This article was updated at 12:20 p.m. on Jan. 18 to note the change of date for Bruce Ledewitz’s speaking event at the Carnegie Library Lecture Hall.
Bruce Ledewitz, a professor at Duquesne University School of Law, has found himself grappling with the implications of a fractured American society.
In his new book, “The Universe is On Our Side: Restoring Faith in American Public Life,” published by Oxford University Press, Ledewitz examines how U.S. society started wearing around the edges in 2016 — and the best ways to rebuild a secular society torn by divisiveness.
He was scheduled to speak on Jan. 20 in person at Carnegie Library Lecture Hall in Oakland, but the event has been rescheduled to March 3. It is sponsored by Pittsburgh Arts & Lectures and also is available virtually.

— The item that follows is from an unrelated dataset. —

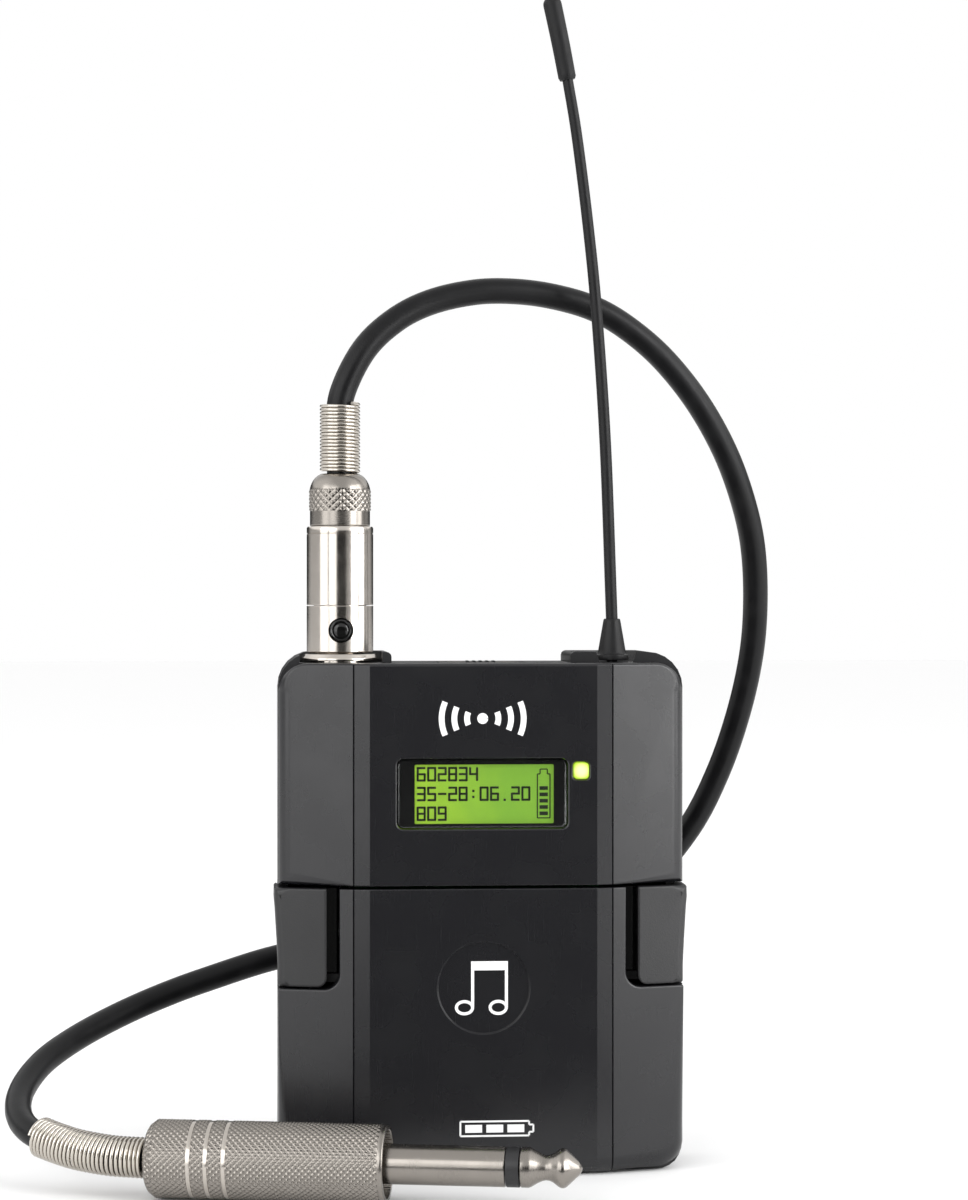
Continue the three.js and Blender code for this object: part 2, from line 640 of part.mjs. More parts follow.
// The cord leaves the plug upwards, arches over behind the antenna and down past the right side,
// crosses behind the case, and comes forward round the left side into the jack.
const CORD_RADIUS = 2.2;
const CORD_LINE = [
  [-23.4, 1, 110], [-23.4, 1, 117], [-23.4, 1, 124], [-23.1, 1, 130], [-19.4, 1.6, 137.6], [-14.1, 3, 142.8],
  [-7.9, 4.5, 146.1], [-0.2, 6, 148], [7, 7.4, 148.3], [14, 8.7, 147.5], [20.9, 10, 145.6],
  [27, 11.2, 142.2], [33.2, 12.6, 137.1], [39.3, 14.6, 130], [44.4, 17, 121.8], [48, 19.5, 113.4],
  [50.3, 22, 105], [51.2, 24.5, 95.4], [50.9, 27, 85.8], [49, 29.5, 75.3], [45.6, 31.6, 64.5],
  [40.6, 33, 54.4], [33, 33.9, 45.6], [22, 34.2, 39.4], [8, 33.9, 36.2], [-7, 33, 34.8],
  [-21, 31.5, 33.8], [-33.6, 29.2, 32.1], [-46, 26.7, 28.6], [-54, 24.2, 26], [-61.4, 20.4, 23.2],
  [-68.2, 14.8, 20.2], [-73.4, 8, 17.2], [-76.3, 0.8, 14], [-76.7, -5.8, 11.4], [-75, -11.4, 9.4],
  [-71.2, -15.8, 8], [-66, -19.3, 7], [-60.5, -22.2, 6.5], [-54.6, -24.1, 6.4], [-49.7, -25.14, 6.4],
];
const CORD_STEPS = 64;

// The jack's parts are turned about its own axis, from the cord end to the tip.
const JACK = { place: [-54.6, -24.1, 6.4], turn: -0.2094, barrel: 38.6, shaft: 3.175 };

function jackBarrel() {
  const { barrel } = JACK;
  const grooves = [7, 10.2, 13.2].flatMap((x) => [[6.25, x], [5.9, x + 0.6], [6.25, x + 1.2]]);
  const profile = [
    [2.6, 0], [5.2, 0], [6.1, 1.2], ...grooves, [6.25, barrel - 0.5], [6, barrel], [5.2, barrel],
    [5.2, 4], [2.6, 4], [2.6, 0],
  ];
  return turnedX(profile, [0, 0], 24);
}

function jackShaft() {
  const { barrel, shaft } = JACK;
  const profile = [[0, 30], [4.9, 30], [4.9, barrel - 1.4], [shaft, barrel - 1.4], [shaft, 57.4], [0, 57.4]];
  return turnedX(profile, [0, 0], 24);
}

function jackRing() {
  return turnedX(rod(JACK.shaft, 57.7, 59.6), [0, 0], 24);
}

function jackTip() {
  const profile = [
    [0, 59.9], [3.1, 59.9], [3.175, 61.2], [2.4, 62.6], [1.95, 63.8], [2.5, 65.2], [3.1, 66],
    [3.1, 66.9], [0.9, 69.2], [0, 69.5],
  ];
  return turnedX(profile, [0, 0], 24);
}

// The jack's spring bends with the cord, so it is a round tube along the cord's last points.
function jackSpring() {
  const line = [
    [-72.4, -14.7, 8.4], [-69.6, -16.9, 7.7], [-66, -19.3, 7], [-60.5, -22.2, 6.5], [-55.3, -23.95, 6.4],
  ];
  return cut(roundAlong(line, 3.3, 16, 10), roundAlong(CORD_LINE, CORD_RADIUS + GAP, 16, CORD_STEPS));
}

// ---- Assembly --------------------------------------------------------------------------------

addPiece(transmitter, "upper_front_cover", upperCover(), charcoal);
addPiece(transmitter, "battery_door", batteryDoor(), charcoal);
addPiece(transmitter, "rear_shell", rearShell(), charcoal);
addPiece(transmitter, "display_window", displayWindow(), clear);
addPiece(transmitter, "lcd_module", box([-14.2, 13.8], [-8, -4.7], [57.4, 69.5]), display);
addPiece(transmitter, "display_carrier", displayCarrier(), darkPlastic);
addPiece(transmitter, "led_lens", ledLens(), lamp);
addPiece(transmitter, "main_board", mainBoard(), circuit);
addPiece(transmitter, "radio_screen_can", box([-20, -2], [BOARD_Y + 1.9, 8.6], [52, 68]), steel);
addPiece(transmitter, "switch_body", switchBody(), steel);
addPiece(transmitter, "switch_plate", switchPlate(), darkPlastic);
addPiece(transmitter, "switch_knob", switchKnob(), darkPlastic);
addPiece(transmitter, "key_panel", keyPanel(), darkPlastic);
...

Ledewitz asks many questions. While he grew up immersed in Orthodox Jewish teachings — attending the New Haven Hebrew Day School, one of the seven Yeshivot established in America after World War II by Menachem Mendel Schneerson, or the Rebbe — around 2000, he started questioning the underpinnings of Judaism, God and organized religion.

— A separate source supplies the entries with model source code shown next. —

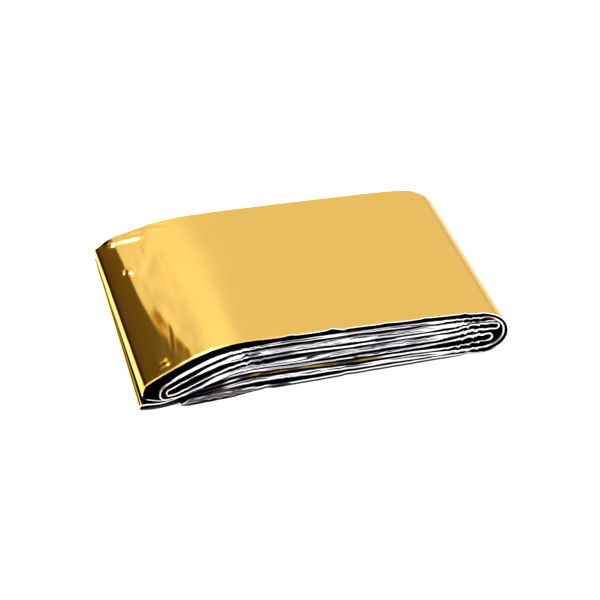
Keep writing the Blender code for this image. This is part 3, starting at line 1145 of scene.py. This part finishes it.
def spot_weight(nodes, links, way, spot):
    """1 where the spot is whole, 0 where it is gone, soft between."""
    centre = direction(spot.azimuth, spot.elevation)
    dot = world_node(nodes, links, "DOT_PRODUCT", way, centre)
    angle = world_node(nodes, links, "ARCCOSINE", dot)
    ramp = nodes.new("ShaderNodeMapRange")
    ramp.interpolation_type = "SMOOTHSTEP"
    ramp.inputs["From Min"].default_value = math.radians(spot.whole)
    ramp.inputs["From Max"].default_value = math.radians(spot.gone)
    ramp.inputs["To Min"].default_value = 1
    ramp.inputs["To Max"].default_value = 0
    links.new(angle, ramp.inputs["Value"])
    return ramp.outputs["Result"]


def build_world():
    """A white studio with one brown patch and three brighter ones."""
    world = bpy.data.worlds.new("studio")
    world.use_nodes = True
    bpy.context.scene.world = world
    nodes = world.node_tree.nodes
    links = world.node_tree.links
    background = nodes["Background"]
    way = nodes.new("ShaderNodeTexCoord").outputs["Generated"]
    strength = STUDIO
    for glow, added in GLOWS:
        weight = spot_weight(nodes, links, way, glow)
        strength = world_node(nodes, links, "MULTIPLY_ADD", weight, added, strength)
    links.new(strength, background.inputs["Strength"])

    ramp = nodes.new("ShaderNodeValToRGB")
    stops = ramp.color_ramp.elements
    first, *middle, last = BROWN_STOPS
    stops[0].color = (*first[1], 1)
    stops[1].color = (*last[1], 1)
    for place, colour in middle:
        stops.new(place).color = (*colour, 1)
    links.new(spot_weight(nodes, links, way, BROWN_SPOT), ramp.inputs["Fac"])
    links.new(ramp.outputs["Color"], background.inputs["Color"])


def build_key():
    light = bpy.data.lights.new("key", "AREA")
    light.size = KEY_SIZE
    light.energy = KEY_ENERGY
    key = bpy.data.objects.new("key", light)
    bpy.context.scene.collection.objects.link(key)
    way = direction(*KEY_DIRECTION)
    key.location = way * KEY_DISTANCE
    key.rotation_euler = way.to_track_quat("Z", "Y").to_euler()


def build_camera():
    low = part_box(NODE)[0]
    x, y, z = CAMERA_TARGET
    target = low + Vector((x - LEFT_TIP, y - FRONT_MOST, z)) * MM
    way = direction(*CAMERA_DIRECTION)
    data = bpy.data.cameras.new("camera")
    data.sensor_width = 36
    data.lens = 87
    data.clip_start = 0.01
    camera = bpy.data.objects.new("camera", data)
    camera.location = target + way * CAMERA_DISTANCE
    camera.rotation_euler = way.to_track_quat("Z", "Y").to_euler()
    bpy.context.scene.collection.objects.link(camera)
    bpy.context.scene.camera = camera


film = build_film()
film.data.materials.append(film_material())
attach(film, "root")
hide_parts(NODE)
build_floor()
build_world()
build_key()
build_camera()
bpy.context.scene.view_settings.view_transform = "Standard"
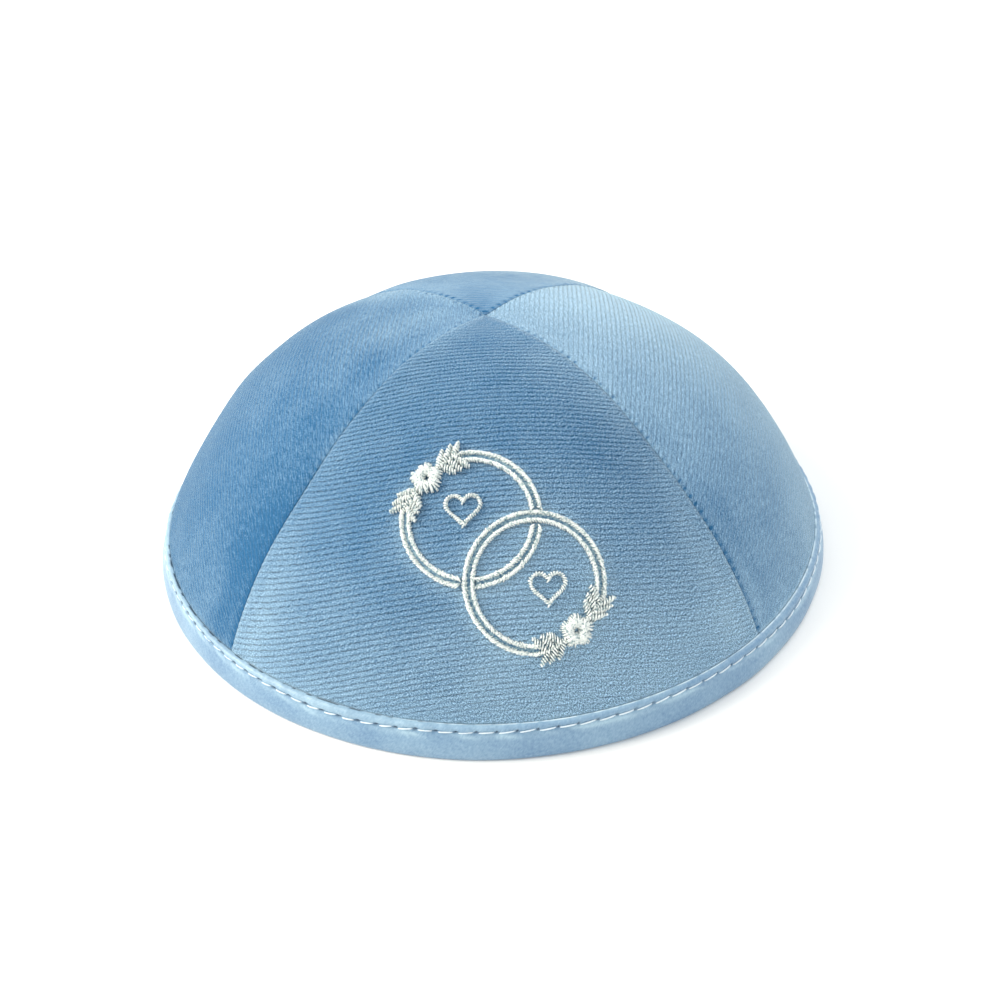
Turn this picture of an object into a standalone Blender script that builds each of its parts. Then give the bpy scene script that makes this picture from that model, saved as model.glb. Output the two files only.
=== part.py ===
"""A round skullcap of four cloth panels sewn to a peak, with a folded binding round its edge and
raised embroidery on the front panel.

The cap rests on its edge with the open side down. The origin is the middle of the rim on the
resting plane, +Z points to the peak and the embroidered panel faces -Y. The tables below are in
millimetres, and every mesh is in metres.
"""

import math

import bmesh
import bpy
import numpy as np

MM = 0.001

# The outer face of the cloth above the binding, as the distance from the origin. A panel bulges
# between its seams, so the middle of a panel lies further out than the seams half way down.
CROWN_COLUMNS = ("angle_from_vertical_deg", "seam_mm", "panel_middle_mm")
CROWN = (
    (0.0, 51.5, 51.5),
    (14.0, 53.2, 52.7),
    (28.0, 55.3, 54.9),
    (42.0, 57.3, 58.2),
    (56.0, 60.5, 62.5),
    (70.0, 66.4, 67.1),
    (84.5, 73.0, 73.0),
)

# Soft irregularities of the cloth: broad swellings of the crown, and places where the side panels
# draw the rim in. Turns run from -Y towards +X.
SWELLING_COLUMNS = ("turn_deg", "angle_deg", "turn_spread_deg", "angle_spread_deg", "height_mm")
SWELLINGS = (
    (-120.0, 46.0, 22.0, 12.0, 0.7),
    (105.0, 80.0, 18.0, 9.0, 0.5),
    (-99.0, 84.0, 18.0, 9.0, 0.6),
    (185.0, 40.0, 30.0, 12.0, -0.3),
)
RIM_DRAW_COLUMNS = ("turn_deg", "spread_deg", "depth_mm")
RIM_DRAWS = (
    (104.0, 18.0, 1.6),
    (-104.0, 18.0, 1.6),
)
RIM_DRAW_STARTS_DEG = 62.0

# Panels: one wall of velvet, doubled by the turned-in edge of the cloth along each seam.
PANEL_TURNS = {"gore_front": 0.0, "gore_right": 90.0, "gore_back": 180.0, "gore_left": -90.0}
CLOTH = 1.6
SEAM_ALLOWANCE_WIDTH = 6.0
SEAM_ALLOWANCE_THICKNESS = 0.7
SEAM_ALLOWANCE_SLOPE = 0.8
SEAM_GAP = 0.3
TIP_ANGLE_DEG = 0.6
TIP_ALLOWANCE_SHARE = 0.3
FULL_ANGLE_DEG = 82.3
HEM_ENTRY_ANGLE_DEG = 83.6
HEM_ENTRY_THICKNESS = 1.3
PANEL_ROWS = 14
PANEL_MIDDLE_COLUMNS = 8
# Near the peak, where a panel is narrow, its bands keep to these shares of its half width.
MOST_ALLOWANCE_SHARE = 0.5
MOST_SLOPE_SHARE = 0.08

# The hem: the flattened edge of the panels inside the binding, which leans towards the axis.
HEM_RADIUS = 73.7
HEM_LEAN_DEG = 14.5
HEM_THICKNESS = 1.2
HEM_TOP = 7.7
HEM_BOTTOM = 1.35

# Binding: one strip folded over the hem. The fold rests on the table, the long leg is outside.
BINDING_SEGMENTS = 72
SECTION_COLUMNS = ("radius_mm", "height_mm")
BINDING_SECTION = (
    (72.10, 0.00),
    (74.90, 0.00),
    (75.28, 0.80),
    (75.14, 2.30),
    (74.68, 3.80),
    (74.20, 5.00),
    (74.02, 5.50),
    (74.02, 6.15),
    (73.75, 6.85),
    (73.30, 7.18),
    (72.85, 7.05),
    (74.30, 1.19),
    (72.56, 0.74),
    (71.05, 6.60),
    (70.72, 6.98),
    (70.35, 6.70),
    (71.70, 0.80),
)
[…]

In some ways, he said, the questions he is asking society in his new book are the same questions he posited to himself 10 and 20 years ago when he debated his own faith.
“What I hope to do is reopen that question — maybe open it for some people for the first time,” Ledewitz told the Chronicle.
Guided by the naturalism of Alfred North Whitehead’s process philosophy and the historical faith of Martin Luther King, Jr., Ledewitz argues in “The Universe is On Our Side” that we can work toward a trust that the universe bends toward justice and our welfare, which can complete our healing and restore faith in American public life.
Though he stressed the book is not critical of Judaism or religion in general, its focus is on secularism.
He also stressed that much of the dialogue on the subject is dangerously hyperpartisan, which only further divides people.
“I don’t think [my book] is partisan — I don’t think a Republican or a Democrat will react differently to this,” he said. “Suddenly, my political opponent and I are in the same boat — it’s ridiculous to think we’d be this broken and it would only be one side’s fault.”
Ledewitz, whose academic focus is on constitutional law, religion and law and jurisprudence, has contributed op-eds to the Pittsburgh Jewish Chronicle and also is a columnist for the Pennsylvania Capital Star. From his media perch, he has observed the political and social events of the last five-plus years unfold.
“This book is a product of the crisis of 2016,” he said. “The pandemic is just another example we have of not being able to deal with a problem.”
But the reckoning of current events might drive his new book less than stirring a spirit of conversation.
“What I’m hoping is someone, some people will read it and think about it, write about it,” Ledewitz said. “It is a new way to think about the breakdown of American life and, if it is broken, how do we build? How do we build a flourishing secular civilization?” PJC
Justin Vellucci is a freelance writer living in Pittsburgh.